Resolution of a Microscope. The image formed by a microscope objective with a focal length of 5.00 \(\mathrm{mm}\) is 160 \(\mathrm{mm}\) from its second focal point. The eyepiece has a focal length of 26.0 \(\mathrm{mm}\) . (a) What is the angular magnification of the microscope? (b) The unaided eye can distinguish two points at its nicroscope? (b) The unaided eye can distinguish two points at its near point as separate if they are about 0.10 \(\mathrm{mm}\) apart. What is the minimum separation between two points that can be observed (or resolved) through this microscope?

The focal length of the eyepiece of a certain microscope is 18.0 \(\mathrm{mm}\) . The focal length of the objective is 8.00 \(\mathrm{mm}\) . The distance between objective and eyepiece is 19.7 \(\mathrm{cm} .\) The final image formed by the eyepiece is at infinity. Treat all lenses as thin. (a) What is the distance from the objective to the object being viewed? (b) What is the magnitude of the linear magnification produced by the objective? (c) What is the overall angular magnification of the microscope?

A telescope is constructed from two lenses with focal lengths of 95.0 \(\mathrm{cm}\) and \(15.0 \mathrm{cm},\) the 95.0 -cm lens being used as the objective. Both the object being viewed and the final image are at infinity. (a) Find the angular magnification for the telescope. (b) Find the height of the image formed by the objective of a building 60.0 \(\mathrm{m}\) tall, 3.00 \(\mathrm{km}\) away. (c) What is the angular size of the final image as viewed by an eye very close to the eyepiece?

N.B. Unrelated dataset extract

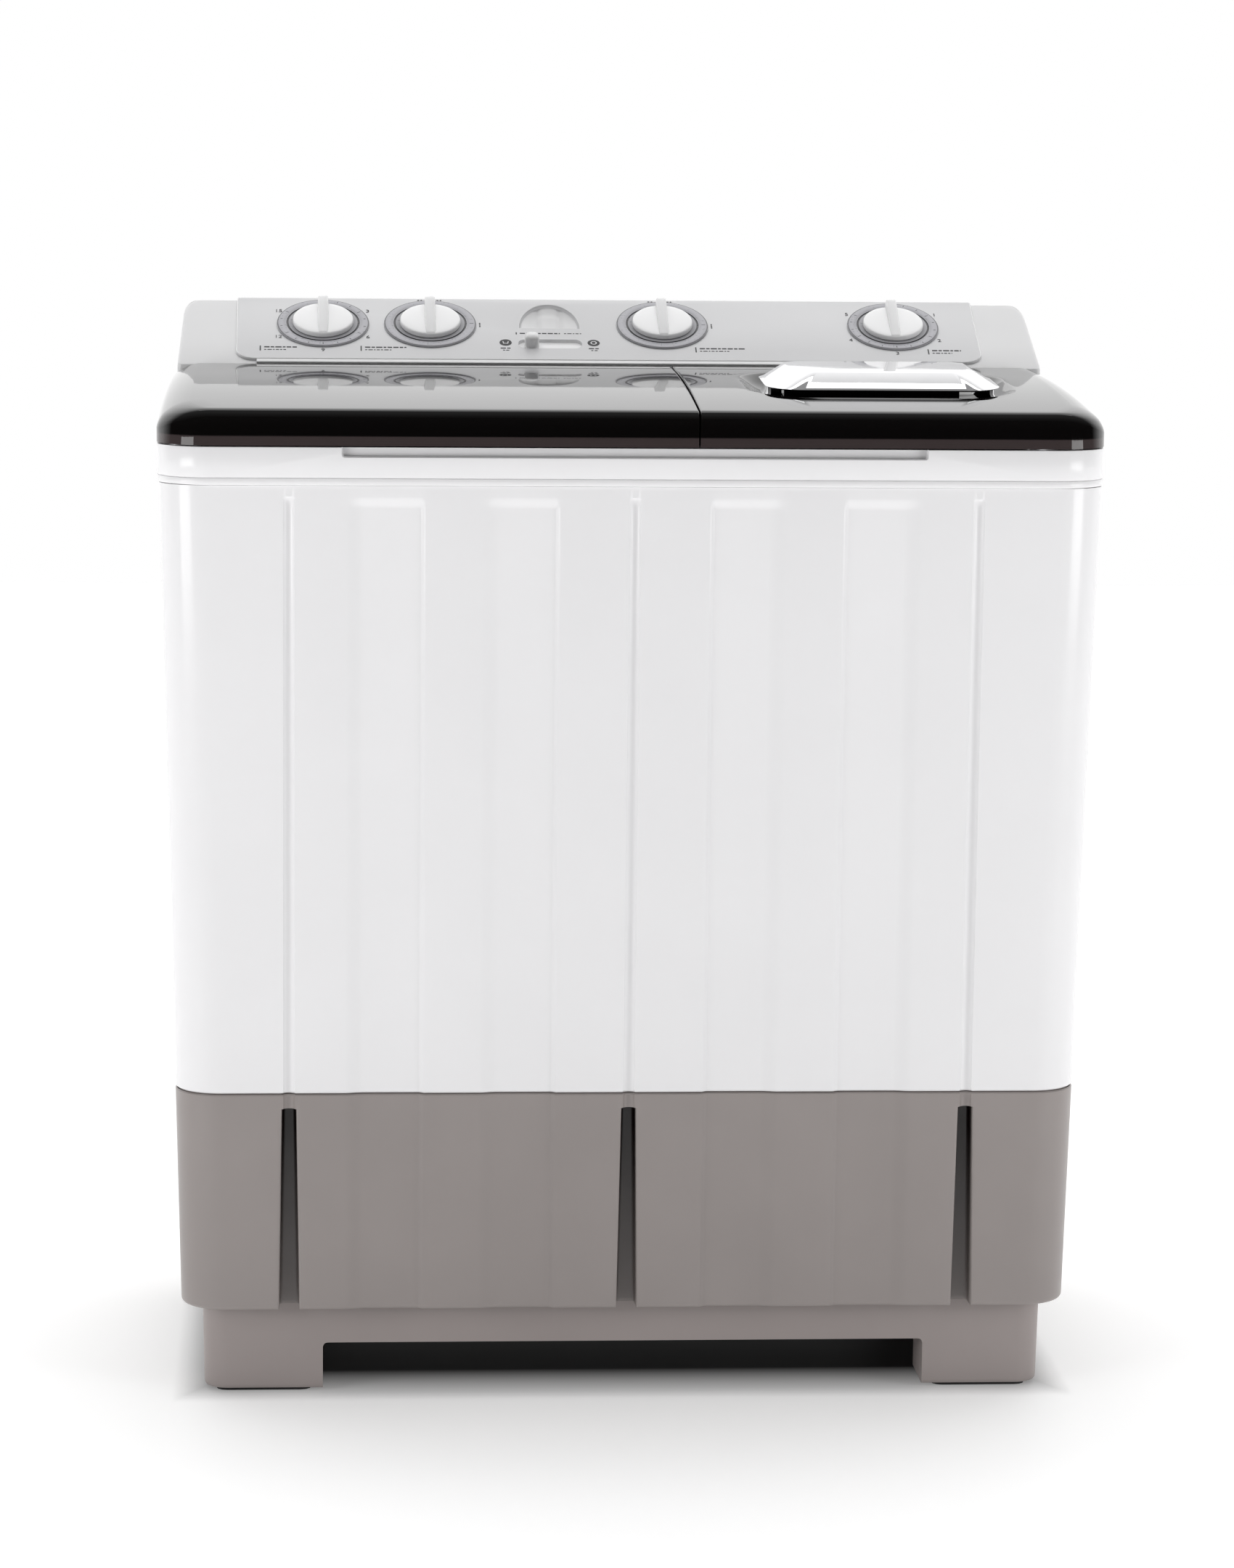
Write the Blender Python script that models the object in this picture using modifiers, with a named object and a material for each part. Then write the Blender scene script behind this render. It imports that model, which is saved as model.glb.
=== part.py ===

Where must you place an object in front of a concave mirror with radius \(R\) so that the image is erect and 2\(\frac{1}{2}\) times the size of the object? Where is the image?

If you run away from a plane mirror at \(3.60 \mathrm{m} / \mathrm{s},\) at what speed does your image move away from you?

A light bulb is 3.00 m from a wall. You are to use a concave mirror to project an image of the bulb on the wall, with the image 2.25 times the size of the object. How far should the mirror be from the wall? What should its radius of curvature be?